Beyond National University Commission (NUC) Accreditation: Institutional, Policy, and Awareness Barriers to the Implementation of Industrial Design Education in Nigerian Universities
Shagaya Mashood Olanrewaju …………………………………………152-166
Industrial Design (ID) is globally recognized as a strategic discipline that links creativity, technology, and manufacturing to national development and economic competitiveness. In Nigeria, the National Universities Commission (NUC) has approved a comprehensive Industrial Design curriculum, largely domiciled within the Faculties of Environmental Sciences. Despite this formal accreditation, the implementation of Industrial Design programmes across Nigerian universities remains weak, uneven, and, in many cases, entirely absent. This conceptual paper critically examines the systemic, institutional, and policy-related barriers constraining effective implementation, including limited awareness, weak student interest, misaligned educational pipelines, institutional preference for other environmental disciplines, high establishment costs, leadership inertia, and limited political will.
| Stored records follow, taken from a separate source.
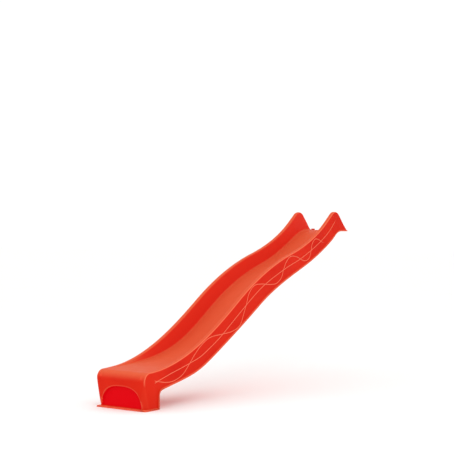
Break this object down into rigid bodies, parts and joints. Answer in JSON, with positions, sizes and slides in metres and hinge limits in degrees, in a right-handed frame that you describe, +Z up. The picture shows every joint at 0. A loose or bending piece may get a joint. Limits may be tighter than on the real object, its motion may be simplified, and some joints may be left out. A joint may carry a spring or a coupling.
{
  "type": "wave slide",
  "caption": "Straight playground wave slide: hollow red moulding with side walls, tall entry ears, flat lip for a deck, arched foot and lip fixings.",
  "frame": {"origin": "centre of the bounding box on the ground plane (z = 0 is the underside of the foot)", "axes": "+X along the run from the platform lip to the exit, +Z up, +Y to the left of someone sliding down; the slide is symmetric about y = 0"},
  "size_m": [2.645, 0.448, 1.3627],
  "materials": {
    "shell_red": "semi-gloss moulded polyethylene",
    "cap_red": "satin moulded plastic",
    "fixing_steel": "zinc plated",
    "plug_black": "moulded nylon"
  },
  "bodies": {
    "root": {"upper_shell": "shell_red", "lower_shell": "shell_red", "lip_screws": "fixing_steel", "lip_washers": "fixing_steel", "cap_collars": "cap_red", "cap_lids": "cap_red", "anchor_eyelets": "cap_red", "vent_plugs": "plug_black"}
  },
  "joints": []
}
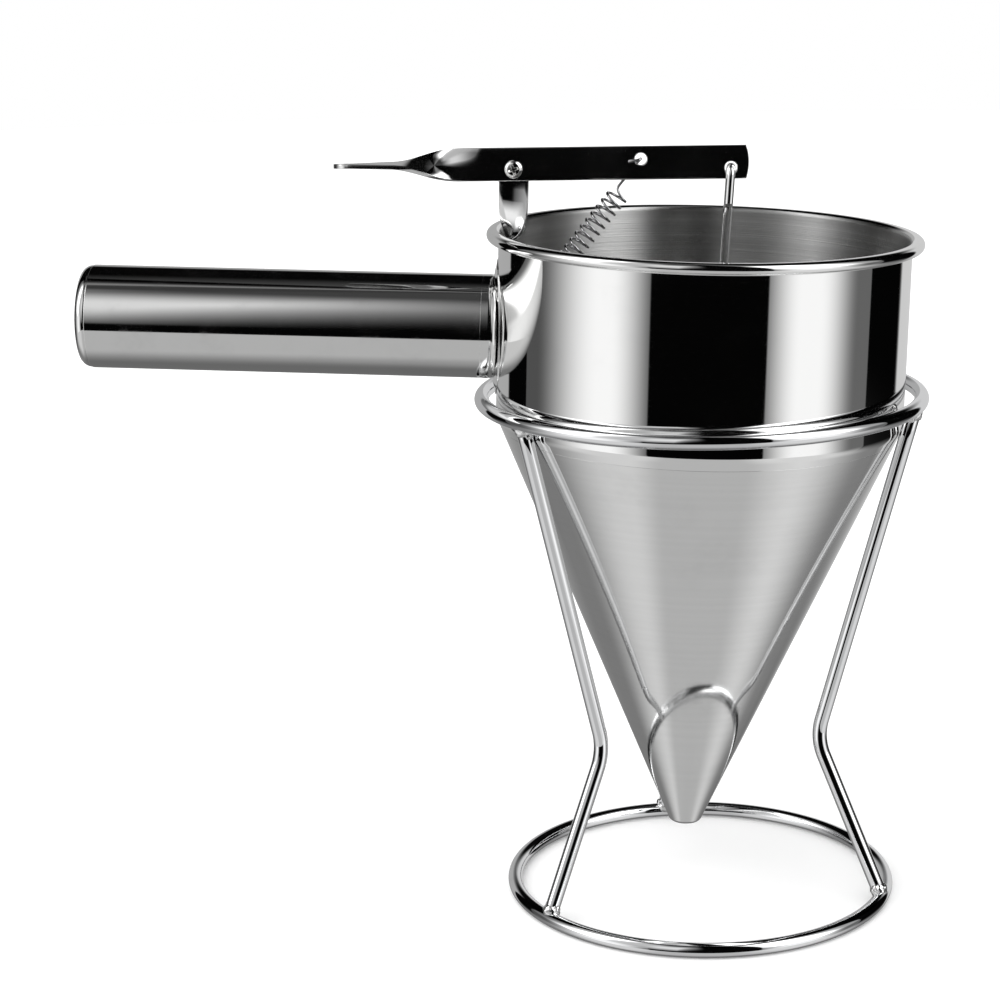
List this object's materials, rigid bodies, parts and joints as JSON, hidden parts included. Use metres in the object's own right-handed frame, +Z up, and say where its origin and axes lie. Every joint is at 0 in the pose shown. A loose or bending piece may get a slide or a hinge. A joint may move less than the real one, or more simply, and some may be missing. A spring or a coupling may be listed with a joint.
{
  "type": "batter dispenser",
  "caption": "Steel funnel with a tubular side handle and a spring-returned lever that lifts a plug valve in its tip, resting in a chromed wire stand.",
  "frame": {"origin": "centre of the stand's bottom ring, on the surface it stands on", "axes": "+Z up; the handle points to -X; +Y points away from the side on which the lever is seen"},
  "size_m": [0.286, 0.1524, 0.2596],
  "materials": {
    "stand_chrome": "bright chromed wire",
    "weld_metal": "chromed weld bead",
    "polished_steel": "mirror-polished stainless steel",
    "satin_steel": "satin stainless steel",
    "handle_steel": "polished stainless steel",
    "lever_steel": "polished stainless strip",
    "fastener_steel": "bright stainless steel",
    "spring_steel": "drawn spring wire",
    "rod_steel": "polished stainless rod"
  },
  "bodies": {
    "stand": {"stand_top_ring": "stand_chrome", "stand_bottom_ring": "stand_chrome", "stand_leg_back": "stand_chrome", "stand_leg_front_left": "stand_chrome", "stand_leg_front_right": "stand_chrome", "stand_welds": "weld_metal"},
    "funnel": {"hopper_cylinder": "polished_steel", "hopper_cone": "satin_steel", "handle_tube": "handle_steel", "handle_end_cap": "handle_steel", "handle_front_cap": "handle_steel", "handle_saddle": "polished_steel", "lever_post": "lever_steel", "pivot_screw": "fastener_steel", "pivot_washer": "fastener_steel", "pivot_nut": "fastener_steel", "return_spring": "spring_steel"},
    "lever": {"lever": "lever_steel"},
    "valve": {"valve_rod": "rod_steel", "valve_plug": "rod_steel"}
  },
  "joints": [
    {"name": "funnel_lift", "type": "slide", "parent": "stand", "child": "funnel", "axis": [0, 0, 1], "range_m": [0, 0.17]},
    {"name": "lever_pivot", "type": "hinge", "parent": "funnel", "child": "lever", "pos_m": [-0.06165, 0, 0.25236], "axis": [0, -1, 0], "range_deg": [0, 12], "stiffness_Nm_per_rad": 0.8, "springref_deg": -20.05, "deforming": ["return_spring"]},
    {"name": "rod_swing", "type": "hinge", "parent": "lever", "child": "valve", "pos_m": [0.00995, 0, 0.25228], "axis": [0, -1, 0], "range_deg": [-12, 0]}
  ],
  "couplings": [
    {"joint": "rod_swing", "follows": "lever_pivot", "ratio": -1}
  ]
}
Drawing on a conceptual thematic synthesis of existing literature, policy documents, and contextual evidence, the paper argues that accreditation alone is insufficient to sustain vocational and creative programmes without coordinated policy support, institutional commitment, and educational alignment. The study contributes to design education and higher education policy discourse by offering a multi-level explanation of programme marginalisation and outlining reform pathways relevant to Nigeria and comparable developing contexts
Keywords: Industrial Design Education; Higher Education Policy; Institutional Barriers; Creative Economy; Nigeria.